The new wave of second home purchasers--the leading edge of the baby boom demographic shock wave--are far more investment-oriented than their predecessors, according to a new national study conducted by the National Association of Realtors in conjunction with Escapehomes.com. Many more of them are buying to make money, not to spend weekends at the beach sipping margaritas.

Whereas just 20 percent of second home buyers in 1999-2000 had invesment returns as their primary motivation, nearly double (37 percent) of second home buyers last year ranked rental income as their primary objective.The study defined “investment” properties as those rented out for an aggregate six or more months per year, and rarely if ever used personally by their owners.

Traditional “non-investment” second homes, by contrast, are primarily purchased for personal use and only sporadically rented out.

Why the dramatic switch?

According to NAR economist Thomas Beers, the “slumping stock market” and the continuing high appreciation and capital gains from residential real estate have grabbed the attention of the baby boomers. While the Dow Jones index is off by 25 percent over the past three years and the Nasdaq down by 65 percent, Beers notes, residential proprty has been gaining value impressively. Nationwide, home values are up by an average 38 percent over the past 60 months alone, according to the Office of Federal Housing Enterprise Oversight. But for many resort areas on the East and West coasts and in resort communities elsewhere, average gains have been even higher. Some well-located properties along the mid-Atlantic coast have doubled in resale value since 1997.

Who are the new, investment-minded baby boomers snapping up resort condos and homes? The NAR study of a national statistical sample found that the typical purchaser is 56 years of age, married with no children living at home under age 18, and is relatively affluent, with a household income of $92,000.

Equally important: the baby boom shock wave is just getting started on second homes. Each year for the coming decade, according to NAR estimates, enough consumers will hit their mid-50s--the prime buying years for second homes--to expand construction in this sector by 150,000 units a year.

A key sub-trend documented by the study: Nearly 30 percent of all buyers expect to convert their second homes into their primary homes sometime in the future.

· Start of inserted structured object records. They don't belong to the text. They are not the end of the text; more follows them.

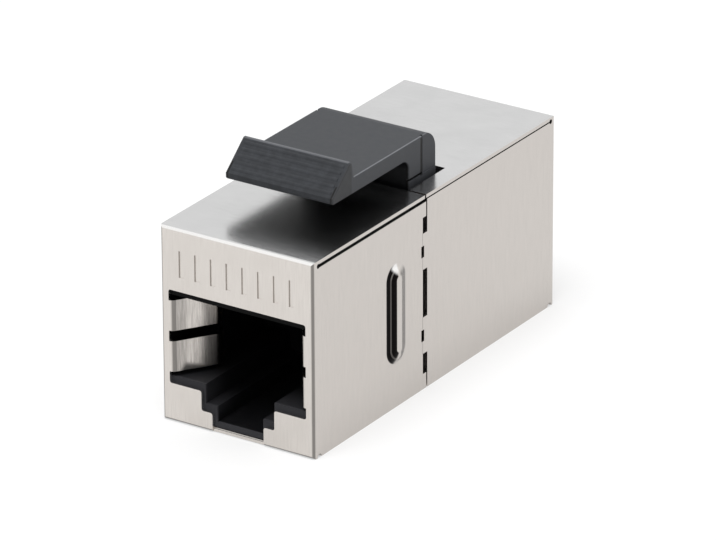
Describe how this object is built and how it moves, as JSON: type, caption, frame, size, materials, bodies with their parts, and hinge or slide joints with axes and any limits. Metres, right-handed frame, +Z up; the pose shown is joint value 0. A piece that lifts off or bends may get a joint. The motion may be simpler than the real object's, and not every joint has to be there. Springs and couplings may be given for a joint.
{
  "type": "rj45 inline coupler",
  "caption": "Shielded inline coupler with a modular jack at each end in a two-part folded steel shell and a sprung plastic snap-in latch on top.",
  "frame": {"origin": "middle of the underside", "axes": "+Z up; the front port faces -Y and the rear port faces +Y; +X to the right when looking into the front port"},
  "size_m": [0.0154, 0.0362, 0.022],
  "materials": {
    "shield": "satin nickel-plated sheet, fine vertical brushing, bright cut edges",
    "jack_plastic": "black moulded plastic",
    "carrier_plastic": "black moulded plastic",
    "latch_plastic": "dark grey-black moulded plastic, fine eroded texture",
    "contact_gold": "gold-plated spring wire",
    "board": "green circuit board"
  },
  "bodies": {
    "coupler": {"front_shield": "shield", "rear_shield": "shield", "front_jack_body": "jack_plastic", "rear_jack_body": "jack_plastic", "front_contact_carrier": "carrier_plastic", "rear_contact_carrier": "carrier_plastic", "front_contact_1": "contact_gold", "front_contact_2": "contact_gold", "front_contact_3": "contact_gold", "front_contact_4": "contact_gold", "front_contact_5": "contact_gold", "front_contact_6": "contact_gold", "front_contact_7": "contact_gold", "front_contact_8": "contact_gold", "rear_contact_1": "contact_gold", "rear_contact_2": "contact_gold", "rear_contact_3": "contact_gold", "rear_contact_4": "contact_gold", "rear_contact_5": "contact_gold", "rear_contact_6": "contact_gold", "rear_contact_7": "contact_gold", "rear_contact_8": "contact_gold", "circuit_board": "board", "latch_seat": "jack_plastic"},
    "latch": {"latch": "latch_plastic"}
  },
  "joints": [
    {"name": "latch_press", "type": "hinge", "parent": "coupler", "child": "latch", "pos_m": [0, 0.0012, 0.0146], "axis": [1, 0, 0], "range_deg": [0, 9], "stiffness_Nm_per_rad": 0.3}
  ]
}
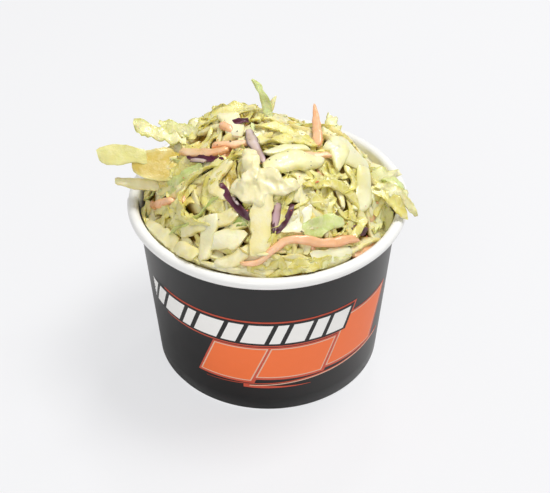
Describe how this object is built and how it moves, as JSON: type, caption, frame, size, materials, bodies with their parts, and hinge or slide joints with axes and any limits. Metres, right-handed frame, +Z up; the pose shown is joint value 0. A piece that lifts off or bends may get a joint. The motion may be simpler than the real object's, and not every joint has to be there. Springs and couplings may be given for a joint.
{
  "type": "coleslaw in a paper tub",
  "caption": "Creamy coleslaw of cabbage, red cabbage and carrot shreds, heaped above the curled lip of a squat paper tub that stands on its folded foot.",
  "frame": {"origin": "on the table, under the middle of the whole object's outline; the tub's axis stands 2.8 mm to the right of it, because the shreds reach further out on the left", "axes": "+Z up along the tub's axis, -Y towards the viewer in front, +X to the right"},
  "size_m": [0.1008, 0.09, 0.0971],
  "materials": {
    "tub_board": "black printed board, satin, with a bare white lip and lining",
    "white_board": "white coated board, satin",
    "coleslaw": "wet shredded vegetables in creamy dressing"
  },
  "bodies": {
    "root": {"tub_wall": "tub_board", "tub_floor": "white_board", "slaw_heap": "coleslaw"}
  },
  "joints": []
}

That move would provide a neat way to get maximum use of the federal $250,000/$500,000 tax-free capital gains exclusion.

For example, a married couple in their mid-50s right now could buy a second home in a resort comunity, rent it out for the next five to seven years, then sell their principal home tax-free, and convert the rental home to their new principal residence. That would start the tax clock ticking again on their resort residence, and allow them to pocket all gains on the house tax-free (up to the $500,000 limit) after just 24 months of ownership and use.